Trying to use Absolute Coords should be an entirely different game and should be very straightforward. It should burn where the material is located on screen. Are you saying this doesn’t happen?

I think you are doing everything correctly, but I’m not entirely sure if you confirmed whether or not the spot from your head-mounted visible alignment laser is in perfect alignment with a pulse from your laser - it has to be in alignment in order for print and cut to work.

My guess is that your visible pointer spot is slightly to the left of your main laser beam (and is probably travelling over the previous cut perfectly).

YES!!! Your comment and several youtube videos have me checking that very thing this morning.

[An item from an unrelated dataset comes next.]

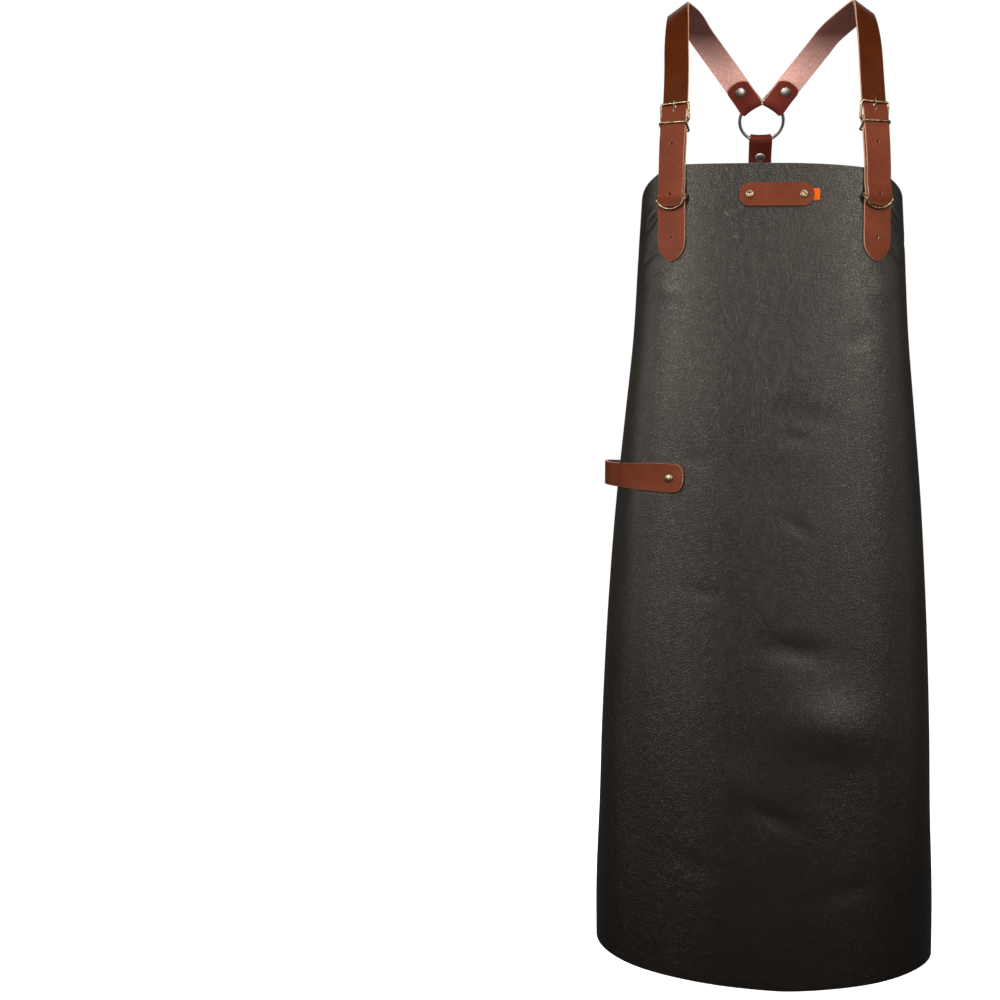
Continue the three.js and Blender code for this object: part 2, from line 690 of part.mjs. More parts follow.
  // Buckle frame, a rounded rectangle of wire that leans from the bar behind to the bar in front
  const railSide = strapWidth / 2 + railClearance + buckleWire;
  const topBarHeight = tailHeight(topBar) + half + layerGap + buckleWire;
  const corner = 3;
  const framePoint = (side, length) => {
    const height = THREE.MathUtils.lerp(pivotHeight, topBarHeight, length / buckleLength);
    return route.place(pivot + length, side, height);
  };
  const framePoints = [];
  const frameCorners = [
    { side: 1, end: 0, from: -Math.PI / 2 },
    { side: 1, end: 1, from: 0 },
    { side: -1, end: 1, from: Math.PI / 2 },
    { side: -1, end: 0, from: Math.PI },
  ];
  for (const { side, end, from } of frameCorners) {
    for (let k = 0; k <= 3; k++) {
      const angle = from + (Math.PI / 2) * (k / 3);
      const centreLength = end ? buckleLength - corner : corner;
      framePoints.push(framePoint(side * (railSide - corner) + corner * Math.cos(angle),
        centreLength + corner * Math.sin(angle)));
    }
  }
  addMesh(`buckle_frame_${name}`, wire(framePoints, buckleWire, 6, true), brass);

  // Prong, curled round the bar and laid over the front bar
  const curl = buckleWire + layerGap + prongWire;
  const prongPoints = [];
  for (let k = 0; k <= 8; k++) {
    const angle = -Math.PI * 1.15 + (Math.PI * 1.15 * k) / 8;
    prongPoints.push(route.place(pivot + curl * Math.sin(angle), 0, pivotHeight + curl * Math.cos(angle)));
  }
  const overBar = topBarHeight + buckleWire + layerGap + prongWire;
  const prongRise = [
    { part: 0.3, height: pivotHeight + curl },
    { part: 0.5, height: THREE.MathUtils.lerp(pivotHeight + curl, overBar, 0.1) },
    { part: 0.7, height: THREE.MathUtils.lerp(pivotHeight + curl, overBar, 0.5) },
    { part: 0.87, height: THREE.MathUtils.lerp(pivotHeight + curl, overBar, 0.9) },
    { part: 1.0, height: overBar },
    { part: 1.13, height: overBar - 0.1 },
  ];
  for (const { part, height } of prongRise) {
    prongPoints.push(route.place(pivot + buckleLength * part, 0, height));
  }
  addMesh(`buckle_prong_${name}`, wire(prongPoints, prongWire, 6, false), brass);

  // Keeper, a loop of wire round the layers that leans down behind them
  const keeperHigh = tailHeight(pivot) + half + layerGap + keeperWire;
  const keeperLow = pivotHeight - wrap - half - layerGap - keeperWire;
  const keeperSide = strapWidth / 2 + railClearance + keeperWire;
  const keeperLean = 0.4;
  const keeperCorner = 2.5;
  const keeperPoints = [];
  const keeperCorners = [
    { side: 1, high: 1, from: 0 },
    { side: -1, high: 1, from: Math.PI / 2 },
    { side: -1, high: 0, from: Math.PI },
    { side: 1, high: 0, from: 1.5 * Math.PI },
  ];
  for (const { side, high, from } of keeperCorners) {
    for (let k = 0; k <= 3; k++) {
      const angle = from + (Math.PI / 2) * (k / 3);
      const height = (high ? keeperHigh - keeperCorner : keeperLow + keeperCorner) + keeperCorner * Math.sin(angle);
      const over = side * (keeperSide - keeperCorner) + keeperCorner * Math.cos(angle);
      keeperPoints.push(route.place(pivot - keeperDrop - keeperLean * (keeperHigh - height), over, height));
    }
  }
  addMesh(`keeper_${name}`, wire(keeperPoints, keeperWire, 6, true), brass);

  // D-ring: straight bar behind the anchor strap, round part in front of it
  const dSide = anchorWidth / 2 + railClearance + dRingWire;
  const dPoints = [];
  const overAnchor = (s) => strapThickness + bump(s) + layerGap + dRingWire + 0.3;
  const barHeight = dRingWire + layerGap / 4;
  const dSteps = 16;
  for (let k = 0; k <= dSteps; k++) {
    const angle = (Math.PI * k) / dSteps;
    const s = dRing - dRingLength * Math.sin(angle);
    const rise = smooth(Math.min(angle, Math.PI - angle), 0, 0.42);
    dPoints.push(route.place(s, dSide * Math.cos(angle), THREE.MathUtils.lerp(barHeight, overAnchor(s), rise)));
  }
  for (const share of [-0.6, 0, 0.6]) {
    dPoints.push(route.place(dRing, dSide * share, barHeight));
  }
  addMesh(`d_ring_${name}`, wire(dPoints, dRingWire, 6, true), brass);
}

// Back ring and the strap below it
const ringGeometry = new THREE.TorusGeometry(ringRadius, ringWire, 8, 30);
ringGeometry.applyMatrix4(new THREE.Matrix4().makeBasis(new THREE.Vector3(1, 0, 0), ringUp, ringNormal.clone().negate()));
ringGeometry.translate(ringCentre.x, ringCentre.y, ringCentre.z);
addMesh('back_ring', ringGeometry, nickel);

const waistZ = bibTop - waistDrop;
const spineLength = shoulderDrop + waistDrop;
const spineBack = waistRoute.find((row) => row.x === 0).y * ringBack;
const backStrapOffset = strapThickness + layerGap;
const lowerStart = ringRadius * 1.9;
const lowerFold = ringFold(Math.PI, backStrapWidth, lowerStart, ringTabLength + 6).reverse();
const spinePoints = [ringCentre.clone().addScaledVector(ringDirection(Math.PI), lowerStart)
  .addScaledVector(ringNormal, legOffset)];
const spineEndZ = waistZ + waistRise;
for (const row of spineRoute) {
  const drift = 1 - row.down;
  const y = row.down === 1 ? spineBack + backStrapOffset : row.back * ringBack;
  spinePoints.push(new THREE.Vector3(ringShift * drift, y, row.down === 1 ? spineEndZ : -row.down * spineLength));
}
spinePoints.push(new THREE.Vector3(0, spineBack + backStrapOffset, spineEndZ - waistWidth * 0.5));
const spine = new THREE.CatmullRomCurve3(spinePoints, false, 'centripetal');
const lateral = (curve, u) => {
  const tangent = curve.getTangentAt(u);
  return new THREE.Vector3(1, 0, 0).addScaledVector(tangent, -tangent.x).normalize();
};
const foldSense = Math.sign(lowerFold[0][2].x - lowerFold[0][0].x);
const spineRows = [];
const spineSteps = 18;
for (let i = 1; i <= spineSteps; i++) {
  const u = i / spineSteps;
  const over = lateral(spine, u).multiplyScalar(foldSense * backStrapWidth / 2);
  spineRows.push([-1, 0, 1].map((c) => spine.getPointAt(u).addScaledVector(over, c)));
}
const backRivetAt = new THREE.Vector3(0, spineBack + backStrapOffset / 2, spineEndZ);
const backAxis = new THREE.Vector3(0, 1, 0);
const shankBore = shankRadius + shankClearance;
const stitchGrip = 2 * strapThickness + layerGap;
addMesh('back_strap', cut(slab([...lowerFold, ...spineRows], strapThickness / 2, -strapThickness / 2), [
  ringRivet('ring_rivet_lower', Math.PI),
  bore(backRivetAt, backAxis, shankBore, stitchGrip * 3),
]), strapLeather);
addMesh('back_rivet', rivet(backRivetAt, backAxis, stitchGrip, 4.5, 1.4), brass);

// Waist strap: riveted on the panel at the left, round the back, into the panel's right edge
const half = strapThickness / 2;
const waistStart = -hemHalfWidth * 0.505;
const waistLeave = -hemHalfWidth * 0.845;
const waistPath = [];
const waistUps = [];
const slopeAt = (across) => {
  const reach = waistWidth / 2;
  return bareFace(across, waistZ + reach).sub(bareFace(across, waistZ - reach)).normalize();
};
for (const x of [waistStart, (2 * waistStart + waistLeave) / 3, (waistStart + 2 * waistLeave) / 3, waistLeave]) {
  const across = acrossAt(x, waistZ);
  const point = bareFace(across, waistZ).addScaledVector(bareNormal(across, waistZ), layerGap * 3 + half);
  waistPath.push(point.setZ(waistZ + waistRise * 0.4 * ((waistStart - x) / (waistStart - waistLeave))));
  waistUps.push(slopeAt(across));
}
for (const row of waistRoute) {
  waistPath.push(new THREE.Vector3(row.x * hemHalfWidth, row.y * ringBack, waistZ + waistRise * row.rise));
  waistUps.push(new THREE.Vector3(0, 0, 1));
}
const insideRight = [1.0, 0.95, 0.9, 0.86];
for (const across of insideRight) {
  const point = bareFace(across, waistZ);
  const normal = bareNormal(Math.min(across, 0.99), waistZ);
  point.addScaledVector(normal, -(panelThickness + bendSlack + half));
  waistPath.push(point.setZ(waistZ + waistRise * 0.6));
  waistUps.push(slopeAt(across));
}
const waist = new THREE.CatmullRomCurve3(waistPath, false, 'centripetal');
waist.arcLengthDivisions = 600;
const waistUp = new THREE.CatmullRomCurve3(waistUps, false, 'centripetal');
const waistLength = waist.getLength();
const waistRows = [];
const waistFrame = (s) => {
  const tangent = waist.getTangentAt(s / waistLength);
  const up = waistUp.getPoint(waist.getUtoTmapping(s / waistLength));
  up.addScaledVector(tangent, -tangent.dot(up)).normalize();
  return { point: waist.getPointAt(s / waistLength), tangent, up, normal: new THREE.Vector3().crossVectors(tangent, up) };
};
const endRound = 12;
for (const part of [0.985, 0.9, 0.75, 0.55, 0.3, 0]) {
  const share = Math.sqrt(1 - part ** 2.6);
  waistRows.push({ s: endRound * (1 - part), halfWidth: (waistEndWidth / 2) * share });
}
for (const s of steps(endRound + 10, waistLength, 17)) {
  const taper = smooth(s, endRound + 10, endRound + 95);
  waistRows.push({ s, halfWidth: THREE.MathUtils.lerp(waistEndWidth, waistWidth, taper) / 2 });
}
const waistGrid = waistRows.map(({ s, halfWidth }) => {
  const frame = waistFrame(s);
  return [-1, 1].map((c) => frame.point.clone().addScaledVector(frame.up, c * halfWidth));
});
const leftRivet = waistFrame(17.5);
const rightRivet = waistFrame(waistLength - 22);
const outward = leftRivet.normal.y < 0 ? 1 : -1;
const waistGrip = strapThickness + panelThickness + bendSlack;
const leftAxis = leftRivet.normal.clone().multiplyScalar(outward);
const rightAxis = rightRivet.normal.clone().multiplyScalar(Math.sign(rightRivet.normal.x));
const leftRivetAt = leftRivet.point.clone().addScaledVector(leftAxis, half - waistGrip / 2);
const rightRivetAt = rightRivet.point.clone().addScaledVector(rightAxis, waistGrip / 2 - half);
addMesh('waist_strap', cut(slab(waistGrid, half, -half), [
  bore(leftRivetAt, leftAxis, shankBore, 20),
  bore(rightRivetAt, rightAxis, shankBore, 20),
  bore(backRivetAt, backAxis, shankBore, stitchGrip * 3),
]), strapLeather);
addMesh('waist_rivet_left', rivet(leftRivetAt, leftAxis, waistGrip, waistRivetRadius, 2.4), brass);
addMesh('waist_rivet_right', rivet(rightRivetAt, rightAxis, waistGrip, 4.5, 0.6), brass);
panelBores.push(bore(leftRivetAt, leftAxis, shankBore, 20));
panelBores.push(bore(rightRivetAt, rightAxis, shankBore, 20));

// Label with round ends, its rivets and the ribbon end tucked under it
const labelZ = bibTop - labelDrop;
const labelFace = (x, height, lift) => {
  const across = acrossAt(x || 0.001, labelZ);
  const point = bareFace(across, labelZ + height);
  return point.addScaledVector(bareNormal(across, labelZ), lift);
};
const labelLift = layerGap + labelThickness / 2;
const labelRows = [];
const labelSide = labelLength / 2 - labelHeight / 2;
const labelEndShares = [0.98, 0.85, 0.6, 0.3, 0];
const labelStops = [
  ...labelEndShares.map((share) => -labelSide - (labelHeight / 2) * share),
  ...steps(-labelSide + 8, labelSide - 8, 12),
  ...labelEndShares.toReversed().map((share) => labelSide + (labelHeight / 2) * share),
];
for (const x of labelStops) {
  const inset = Math.max(0, Math.abs(x) - (labelLength - labelHeight) / 2);
  const halfHeight = Math.sqrt(Math.max(3, (labelHeight / 2) ** 2 - inset ** 2));
  labelRows.push([-1, 0, 1].map((c) => labelFace(labelShift + x, c * halfHeight, labelLift)));
}
const labelEnd = labelShift + labelLength / 2;
const ribbonLift = layerGap + ribbonThickness / 2;
const ribbonRows = steps(labelEnd - ribbonTucked, labelEnd + ribbonShown, 4)
  .map((x) => [-1, 0, 1].map((c) => labelFace(x, (c * ribbonHeight) / 2, ribbonLift)));
const pocketRows = steps(labelEnd - ribbonTucked - 0.5, labelEnd + ribbonShown, 4)
  .map((x) => [-1, 0, 1].map((c) => labelFace(x, c * (ribbonHeight / 2 + 0.5), ribbonLift)));
const pocket = slab(pocketRows, ribbonThickness / 2 + layerGap, -ribbonThickness / 2 - layerGap);
const labelBores = [];
const labelGrip = labelThickness + panelThickness + layerGap;
for (const { name, sign } of sides) {
  const x = labelShift + (sign * labelRivetSpacing) / 2;
  const axis = bareNormal(acrossAt(x, labelZ), labelZ);
  const centre = labelFace(x, 0, labelLift + labelThickness / 2 - labelGrip / 2);
  addMesh(`label_rivet_${name}`, rivet(centre, axis, labelGrip, labelRivetRadius, 1.2), brass);
  labelBores.push(bore(centre, axis, shankBore, 20));
}
addMesh('label', cut(slab(labelRows, labelThickness / 2, -labelThickness / 2), [...labelBores, pocket]), strapLeather);
addMesh('ribbon_tab', slab(ribbonRows, ribbonThickness / 2, -ribbonThickness / 2), ribbonCloth);
panelBores.push(...labelBores);

addMesh('panel', cut(slab(panelGrid, 0, -panelThickness), panelBores), panelLeather);

export default group;
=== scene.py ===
import math

import bpy
import numpy as np
from mathutils import Matrix, Vector


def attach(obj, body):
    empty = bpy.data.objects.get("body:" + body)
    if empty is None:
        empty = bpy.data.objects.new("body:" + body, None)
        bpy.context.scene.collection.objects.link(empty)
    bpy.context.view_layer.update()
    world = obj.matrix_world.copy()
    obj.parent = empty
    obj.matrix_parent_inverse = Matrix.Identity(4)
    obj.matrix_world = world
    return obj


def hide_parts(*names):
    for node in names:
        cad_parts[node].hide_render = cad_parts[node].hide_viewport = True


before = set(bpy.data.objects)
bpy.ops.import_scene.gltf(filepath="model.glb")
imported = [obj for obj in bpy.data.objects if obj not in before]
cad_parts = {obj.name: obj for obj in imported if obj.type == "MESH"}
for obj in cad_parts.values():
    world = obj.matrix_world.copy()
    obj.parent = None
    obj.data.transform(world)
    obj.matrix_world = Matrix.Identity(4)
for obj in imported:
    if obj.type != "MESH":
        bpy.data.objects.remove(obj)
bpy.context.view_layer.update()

MM = 0.001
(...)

I will get let you know the outcome of that. Thanks for the tip.

Laser red dot alignment out of alignment. 3-5mm is my best guess. Which is about the amount my cut is off. Thanks for all of the help from everyone who answered.

BTW is there anywhere in Lightburn that tells you where your laser (current origin point) is in relation to the table? Coordinates?

Is this a new laser for you? 3-5mm between red dot and laser dot would be a surprisingly large gap not to notice. It sounds like you have one that’s mounted on the head at an angle. Keep in mind that red dot alignment in that case is only good for one focus height.

Two things to try:

  1. Enable the “Show Last Position” button in Laser window. That should create an actual cross on the Workspace of the last position of your laser
  2. In Move window push “Get Position”

Yes, the laser is only a few weeks old. Thunder 63. Burn test was spot on, yet red dot was out of sync. Lasers are great, but there is a lot of OTJ learning that comes with it.

I’ve had similar problems when the zero point wasn’t in the bottom left corner. However, I only have a small cnc3018 plus. But I would try to set the zero point to the lower left corner (coordinate 0,0). Then draw a rectangle of defined size and write an nc file; you can read it with a text editor and calculate whether the position and size of the rectangle is correct. Since I’ve been doing this, it’s always true.